From the scientific and technological aspect, GIC studies are interdisciplinary and include research in Earth’s electromagnetism, magnetospheric and ionospheric physics, interplanetary physics, and solar physics. The GIC is determined by the geomagnetically induced electric field (GIE) and the DC characteristics of the electric power grid. GIEs are controlled by magnetic variations in the ground and the Earth’s resistivity. Ground magnetic variations are composed of magnetic variations caused by magnetospheric and ionospheric disturbances and by currents induced in the ground. The magnetospheric disturbances in turn are driven by coronal mass ejections and other solar disturbances transmitted through interplanetary space. Furthermore, the effective application of a GIC study (e.g., disaster mitigation) requires assessment of how large and how often severe GICs occur in a specific area. Thus, the frequency of severe space weather events also needs to be characterized. At the same time, the heterogeneous distribution of the ground resistivity is important to assess local enhancements of the GIE. Scientists try to understand extreme space weather and predict a realistic GIC, and this special issue of 19 papers publishes recent research achievements about extremely severe space weather and the GIC in the realistic heterogeneous ground resistivity structure.

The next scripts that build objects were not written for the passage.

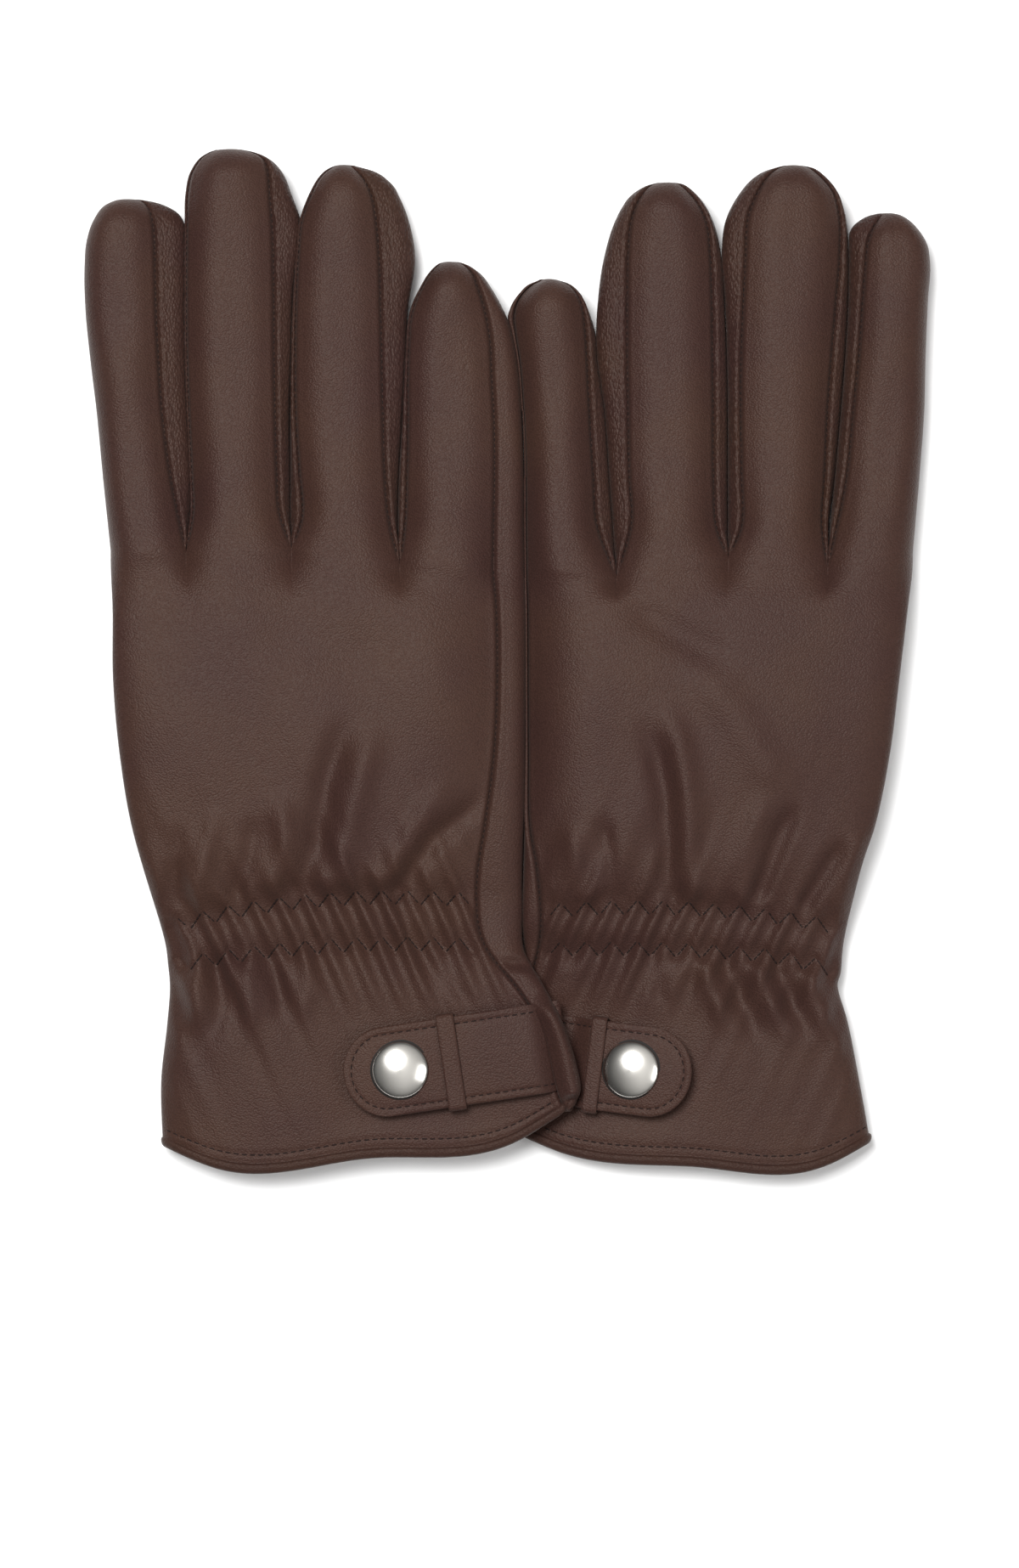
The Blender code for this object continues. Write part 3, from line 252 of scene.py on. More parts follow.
# Snap x and y, heading, tilt, height, then the distances from the snap to the tip and to the sewn end.
RIGHT_STRAP = (-26.4, -98.5, 188.5, 0.0, 14.9, 13.8, 34.0)
LEFT_STRAP = (-29.9, -98.7, 187.0, 9.5, 11.8, 14.8, 11.6)
STRAP_HALF = 10.9
STRAP_NOSE = 10.4
KEEPER_PLACE = {"right": 12.4, "left": 9.0}

THUMB_ROOT_Y = -49.0
THUMB_TIP_Y = 10.0
THUMB_PLACES = {"right": (-72.0, -66.5), "left": (-70.5, -65.5)}  # centreline x at the root and at the tip
THUMB_HALF = 13.0
THUMB_TOP = 7.5
THUMB_MID = 4.0

# Folds in the back of the hand: points along each, width, and height (negative for a valley).
RIGHT_FOLDS = [
    ([(-38.5, -10), (-41.5, -20), (-44.5, -30), (-46.3, -43), (-50.5, -54)], 3.2, -1.5),
    ([(-31.0, -12), (-35.0, -24), (-38.5, -38), (-41.0, -52)], 3.6, 1.2),
    ([(-56.0, -30), (-54.0, -42), (-57.0, -53)], 2.6, 0.9),
    ([(-62.0, -36), (-62.5, -46), (-66.0, -55)], 2.4, -0.8),
    ([(-4.9, -30), (-12, -38), (-18.5, -43), (-26.0, -54)], 2.6, -1.3),
    ([(-12, -28), (-20, -36), (-30.0, -52)], 3.0, 0.9),
    ([(-71, -34), (-73, -46), (-76.5, -56)], 2.6, 0.8),
    ([(-81, -38), (-80, -48), (-83.5, -58)], 2.4, -0.8),
    ([(-66, 10), (-40, 2), (-18, 6)], 7.0, -0.5),
    ([(-90, -60), (-78, -57), (-70, -58)], 3.0, -0.5),
    ([(-77, -73), (-76, -84), (-80, -95)], 2.6, 1.1),
    ([(-71, -74), (-70.5, -86), (-74, -97)], 2.4, -1.1),
    ([(-64, -73), (-62.5, -84), (-65, -96)], 2.4, 0.9),
    ([(-57, -72), (-55.5, -82), (-57, -90)], 2.0, -0.8),
    ([(-50, -71), (-49.0, -80), (-51, -90)], 2.4, 0.8),
    ([(-20, -72), (-14, -79), (-8, -84)], 2.2, -0.6),
]
LEFT_FOLDS = [
    ([(-31.5, -12), (-35.5, -22), (-37.8, -32), (-38.9, -55)], 3.0, -1.5),
    ([(-36.0, -6), (-41.0, -20), (-43.0, -34), (-43.5, -54)], 3.4, 1.2),
    ([(-25.5, 15.7), (-40, 7), (-55.8, -1.2)], 4.0, -0.8),
    ([(-41.8, 2), (-54, -12), (-69, -37)], 5.0, 0.8),
    ([(-69.8, -33), (-65, -43), (-61, -55)], 2.6, -1.3),
    ([(-63.5, -30), (-58.5, -42), (-55, -55)], 3.0, 1.0),
    ([(-82.2, -42), (-77, -50), (-71.9, -58)], 2.4, -1.1),
    ([(-88, -38), (-84, -47), (-80, -58)], 2.6, 0.8),
    ([(-22, -36), (-24, -46), (-25, -56)], 2.4, -0.9),
    ([(-14, -38), (-16, -47), (-17, -56)], 2.6, 0.8),
    ([(-47, -74), (-50, -82), (-54, -93)], 2.6, 1.2),
    ([(-53, -74), (-57.5, -84), (-62, -97)], 2.6, -1.3),
    ([(-60, -75), (-64, -84), (-69, -95)], 2.6, 1.2),
    ([(-66, -76), (-70, -85), (-74, -93)], 2.4, -1.2),
    ([(-73, -77), (-77, -88), (-83, -101)], 2.8, 1.1),
    ([(-36, -73), (-36, -80), (-39, -88)], 2.2, -0.7),
]
ZIGZAG_PITCH = 6.2
ZIGZAG_SWING = 1.85
UPPER_ROW = -58.5
LOWER_ROW = -69.5

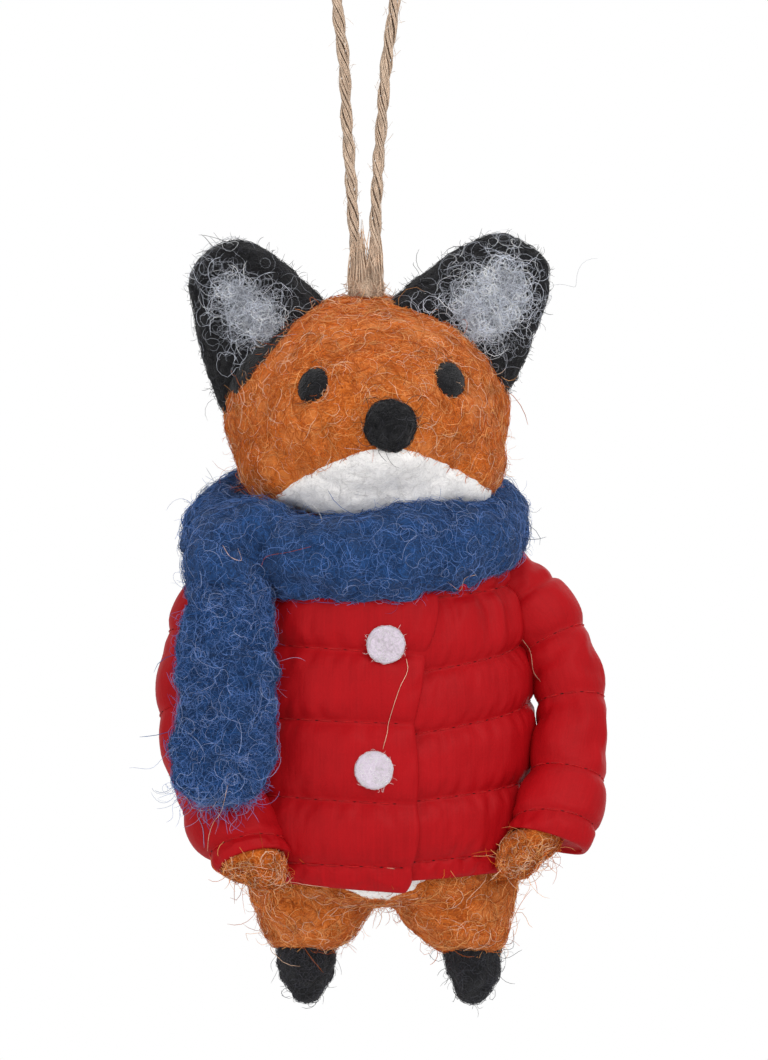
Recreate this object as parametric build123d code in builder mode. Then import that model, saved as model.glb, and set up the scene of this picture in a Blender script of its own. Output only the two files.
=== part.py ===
from build123d import *

from math import cos, hypot, pi, radians, sin, tan
import os

# A needle-felted fox that hangs from a loop of twine, in a quilted jacket and a scarf.
# Millimetres. The origin is the top inside of the loop, where the hook bears, and +Z is up.
# The fox faces -Y, so its own left side is at +X. A drop is a distance down from the crown,
# across is towards the fox's left, and depth is towards its back.

# Hanging loop, and how far behind it the middle of the fox hangs to balance
crown_drop = 53.0
twine_d = 1.85
knot_r = 2.7
knot_rise = 0.4
knot_gap = 0.4
balance = 1.2

# Head
head_half_width = 23.1
head_half_height = 18.4
head_back = 19.0
head_front = 25.0
snout_shift = 3.9
snout_dip = 3.6
nose_r = 4.1
nose_drop = 21.4
nose_sink = 0.4

# Eyes, and their places across and down the face
eye_thickness = 0.7
eye_half_width = 2.6
eye_half_height = 3.3
eye_tilt = 21.0
left_eye_across = 13.3
left_eye_drop = 14.1
right_eye_across = -8.4
right_eye_drop = 15.0

# White wool of the muzzle: the line where the orange wool ends
muzzle_thickness = 0.9
muzzle_left_across = 19.6
muzzle_left_drop = 31.4
muzzle_right_across = -15.4
muzzle_right_drop = 32.8
muzzle_top_across = 3.4
muzzle_top_drop = 24.2

# Ears, each from the middle of its foot to its tip
ear_depth = -3.0
ear_half_width = 11.4
ear_half_thickness = 4.8
left_ear_foot_across = 14.4
left_ear_foot_drop = 7.0
left_ear_tip_across = 26.0
left_ear_tip_drop = -7.6
right_ear_foot_across = -14.8
right_ear_foot_drop = 8.8
right_ear_tip_across = -25.0
right_ear_tip_drop = -8.2

# Pale wool in the ears
tuft_rise = 1.1
tuft_half_width = 4.8
tuft_half_height = 6.4
left_tuft_across = 20.4
left_tuft_drop = 1.4
left_tuft_tilt = -38.0
right_tuft_across = -19.6
right_tuft_drop = 3.0
right_tuft_tilt = 30.0

# Torso
torso_across = 2.3
torso_top_drop = 31.0
torso_height = 67.0
torso_half_width = 22.6
torso_half_depth = 17.6
belly_thickness = 0.6
belly_half_width = 13.0
belly_half_height = 18.0
belly_drop = 80.0

# Legs and feet
leg_top_drop = 90.0
leg_length = 15.8
leg_half_width = 10.4
leg_half_depth = 9.6
leg_depth = -0.5
left_leg_across = 14.3
left_leg_lean = 2.3
right_leg_across = -8.5
right_leg_lean = -0.6
foot_length = 8.3
foot_half_width = 4.7

# Tail
tail_root_depth = 12.0
tail_root_drop = 94.0
tail_reach = 18.0
tail_rise = 22.0
tail_half_width = 6.2
tail_slant = 45.0

# Jacket
jacket_ease = 0.35
cloth_seam = 0.8
cloth_puff = 2.3
collar_drop = 37.0
first_seam_drop = 47.0
second_seam_drop = 57.2
third_seam_drop = 67.8
fourth_seam_drop = 79.6
hem_seam_drop = 90.2
hem_drop = 94.0
side_seam_depth = 1.0
lap_top_across = 11.2
lap_foot_across = 6.3
lap_width = 7.5
lap_rise = 0.9
button_r = 3.05
button_height = 1.3
top_button_across = 3.2
top_button_drop = 56.0
bottom_button_across = 1.3
bottom_button_drop = 75.8

# Arms in their sleeves
shoulder_r = 7.2
shoulder_drop = 49.0
left_shoulder_across = 24.0
right_shoulder_across = -20.4
left_arm_length = 39.3
right_arm_length = 42.0
left_arm_forward = 13.2
right_arm_forward = 17.6
arm_bow = 10.0
sleeve_half_width = 7.4
sleeve_half_depth = 6.5
sleeve_ease = 0.3
armhole_gap = 0.45

# Scarf
scarf_half_width = 28.0
scarf_half_depth = 23.6
scarf_half_height = 7.4
scarf_across = -0.9
scarf_depth = -0.5
scarf_drop = 37.6
scarf_tilt = 17.0
end_thickness = 6.0
end_length = 31.0
end_half_width = 8.8
end_across = -22.4
end_depth = -19.4
end_drop = 50.5
end_lean = 10.0
end_skew = -1.6
end_gap = 0.4

# Facets: sides round a large form and round a small one, and the ribs of a ball
round_sides = 28
limb_sides = 16
ball_latitudes = (-76, -52, -26, 0, 26, 52, 76)

# Reach of cutting tools past what they cut
overrun = 4.0

crown_z = -crown_drop
knot_centre = Vector(0, 0, crown_z + knot_rise)
forward = (0, -1, 0)


def spot(across, depth, drop):
    """The point that far across, back and down from the crown."""
    return Vector(across, depth + balance, crown_z - drop)


def rib(centre, half_x, half_y, normal=(0, 0, 1), across=(1, 0, 0), sides=round_sides):
    """A many-sided oval round the true one. Its sides keep their directions at any size."""
    step = 2 * pi / sides
    reach = [hypot(half_x * cos(turn * step), half_y * sin(turn * step)) for turn in range(sides + 1)]
    corners = []
    for turn in range(sides):
        here, there = turn * step, (turn + 1) * step
        corner_x = (reach[turn] * sin(there) - reach[turn + 1] * sin(here)) / sin(step)
        corner_y = (reach[turn + 1] * cos(here) - reach[turn] * cos(there)) / sin(step)
        corners.append((corner_x, corner_y))
    with BuildSketch(Plane(origin=centre, x_dir=across, z_dir=normal), mode=Mode.PRIVATE) as outline:
        with BuildLine():
            Polyline(*corners, close=True)
        make_face()
    return outline.sketch


def form(ribs):
    """A form lofted through parallel ribs. Their sides run alike, so every facet is flat."""
    with BuildPart(mode=Mode.PRIVATE) as lofted:
        loft(sections=ribs, ruled=True)
    return Solid(Shell([Face(facet.outer_wire()) for facet in lofted.faces()]))


def ball(centre, radius, axis=(0, 0, 1)):
    """A ball of wool in flat facets, with its poles on the axis."""
    ribs = []
    for latitude in ball_latitudes:
        middle = centre + Vector(axis) * (radius * sin(radians(latitude)))
        size = radius * cos(radians(latitude))
        ribs.append(rib(middle, size, size, axis, sides=limb_sides))
    return form(ribs)


def save(piece, label):
    """Names a finished piece and writes it."""
    piece.part.label = label
    export_step(piece.part, f"parts/{label}.step")


os.makedirs("parts", exist_ok=True)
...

The influence of the heterogeneous resistivity structure is important for the reproduction of realistic GIEs and GICs from magnetic storm data. Ten papers in this collection address this topic. The influence of the heterogeneous resistivity structure to GIEs is investigated using the geoelectric data obtained continuously at Japanese magnetic observatories (Fujii et al. 2015). Love and Swidinsky (2015) also discuss the geoelectric data from the Kakioka Magnetic Observatory based on a two-layer lithosphere model. Goto (2015) calculates the GIE in the coastal zone with a strong spatial gradient in the resistivity and in the seafloor region with a homogeneous resistivity structure. Alekseev et al. (2015) construct the heterogeneous resistivity structure in the Earth, which is important for the evaluation of the GIEs. Pulkkinen et al. (2015b) demonstrate that the GIEs also can be locally enhanced when the source structure is highly heterogeneous. Next, realistic reproduction of GIEs and GICs from the magnetic storm data is reported by several papers. Püthe et al. (2014) calculate the GIE on the ground with heterogeneous resistivity structure driven by a real magnetic storm and accurately predict the GIE using their model. Beggan (2015) performs numerical studies of the GIE driven by the auroral electrojet. Beggan also uses a thin sheet model and estimates the GIC using electric power grid data from the UK. Watari (2015) predicts the GIC by using the transfer function between the observed GICs and the magnetic variations in Hokkaido, Japan. This technique was developed by Pulkkinen et al. (2007). Torta et al. (2014) study the GIC in the electric power grid in Spain by using a plane-wave model with uniform ground resistivity. Last, Xu et al. (2015) evaluate the induction effects driven by the magnetospheric ring current.

In space science and solar physics, detailed dynamics of the severe space weather events are still poorly understood. In addition, because GICs have societal implications, it is important to know the frequency of occurrence of severe space weather events. Therefore, we need to investigate the properties of large solar eruptions that can trigger extreme space weather events and can also transport of high-energy solar particles to the Earth. Nine papers discuss these topics. First, four papers discuss the physical processes associated with extreme magnetospheric disturbances such as the Carrington storm of September 1859 (the largest magnetic storm on record) (Keika et al. 2015), the March 13–14, 1989 magnetic storm (Nagatsuma et al. 2015), and the sudden commencement (SC) in 1940 (the largest SC since 1868) (Araki 2014). Keika et al. (2015) discuss the rapid recovery of the Carrington storm that may have been caused by the flow-out of the ring current associated with fast magnetospheric plasma convection. Nagatsuma et al. (2015) describe magnetospheric processes such as a long duration of the geosynchronous magnetopause crossing during the March 1989 storm, which lacks interplanetary data. They estimate interplanetary magnetic field (IMF) Bz of about −50 nT and solar wind speed of about 960 km/s. Similar to the large SC study by Araki (2014), Kubota et al. (2015) study characteristics of large SCs modeled with a global magnetosphere–ionosphere coupled MHD simulation. Next, three papers deal with statistical studies of the magnetospheric disturbances. Nakamura et al. (2015) study the auroral electrojets, and Minamoto et al. (2015) address the magnetic storms and SCs observed by the Kakioka Magnetic Observatory. The frequencies of occurrence of severe space weather are useful not only to the scientists but also to society. Hayakawa et al. (2015) present the historical records of auroras observed during the Chinese dynasty (Song) in tenth–thirteenth centuries. The last two papers report the characteristics of extreme solar flares and associated interplanetary transport of the energetic solar particles. Maehara et al. (2012, 2015) discuss the possibility of a super solar flare (Maehara et al. 2012) based on the solar type of stars observed by the Kepler space telescope. Kubo et al. (2015) present a model reproducing the transport of energetic solar particles that can pose a hazard to satellites.

Between 2011 and 2015, we held annual symposia about extreme space weather and a special symposium celebrating the centennial anniversary of geomagnetic observation at the Kakioka Magnetic Observatory in 2013. The intensive discussions at these symposia between participants from different fields stimulated deep insight into physical processes of these events, and a special issue was planned. In addition, a new Japanese research project about space weather (PSTEP—Project for Solar-Terrestrial Environment Prediction) will be conducted between 2015 and 2019 (http://www.pstep.jp/?lang=en). This project will support research on solar physics, interplanetary physics, magnetospheric physics, and GICs as well as research on the sun–climate relationship. The topics covered in this special issue provided an important springboard for the PSTEP project.